Saturday, December 31, 2011
Ever since i was young, my parents kept telling me that i sound horrible when i sing. My dad would even glare at me if i wouldn't stop. So, i truly grew up thinking that i sound horrible. Sometimes, just sometimes, i wonder if Mr Kwei actually ticked on the wrong name during the auditions for aj choristers. And i really wonder how i managed to make it into syf. Was it parallax error when he was selecting choristers? Well, according to my parents, i sound like i'm croaking and i don't even know how to support my voice properly, i don't even know what's a falsetto and i don't really know much about vocal controls. Although i attended music lessons for ard 12 years, i am still rather clueless about music. don't ask me why, i don't know how i managed to return all the knowledge i've acquired over 12 years to my teacher in less than a month.
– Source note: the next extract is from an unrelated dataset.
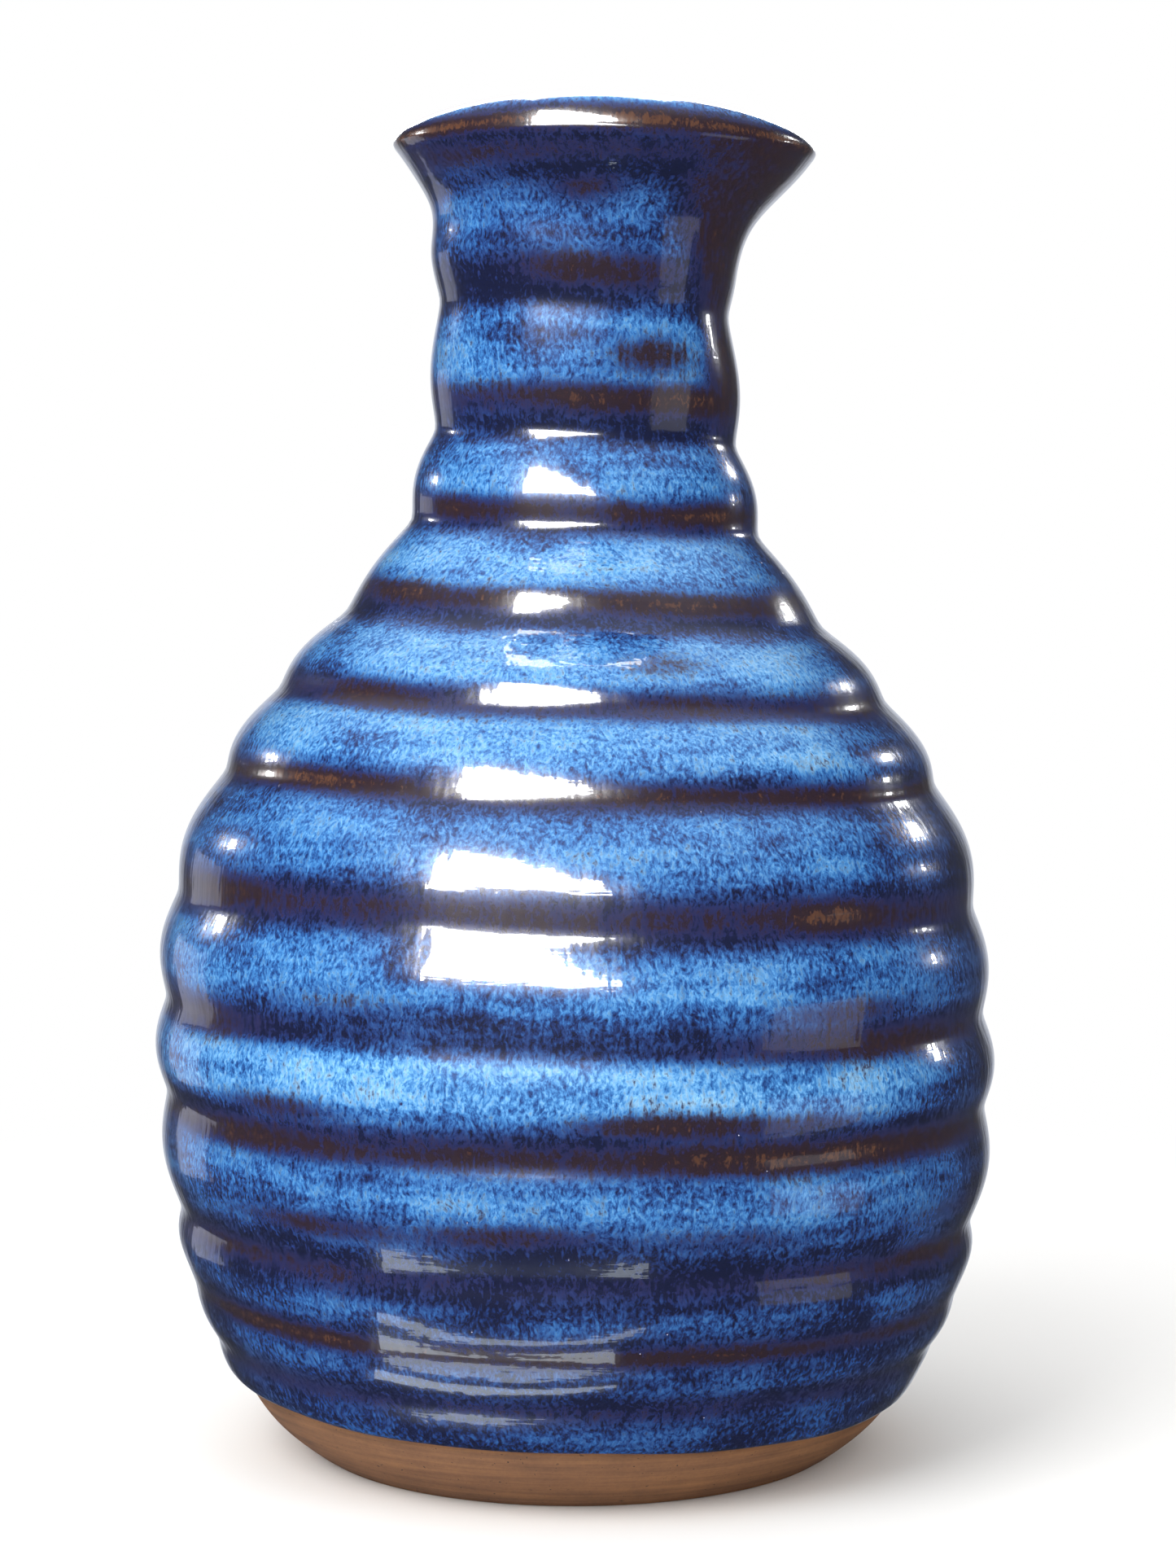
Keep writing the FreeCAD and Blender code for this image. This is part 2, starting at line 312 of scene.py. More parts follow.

ya, so my point is, i feel very lucky to have been in such a wonderful choir and totally enjoyed my experience as a chorister. nothing ever beats the feeling of singing in a choir, where all voices come together and blend harmoniously. even though my voice sucks, i guess i was lucky enough and managed to be part of a choir. i'm very grateful for that. really wanna be part of a choir again. just wanna keep singing, alright, according to my parents, it's croaking. fine, i wanna keep croaking then.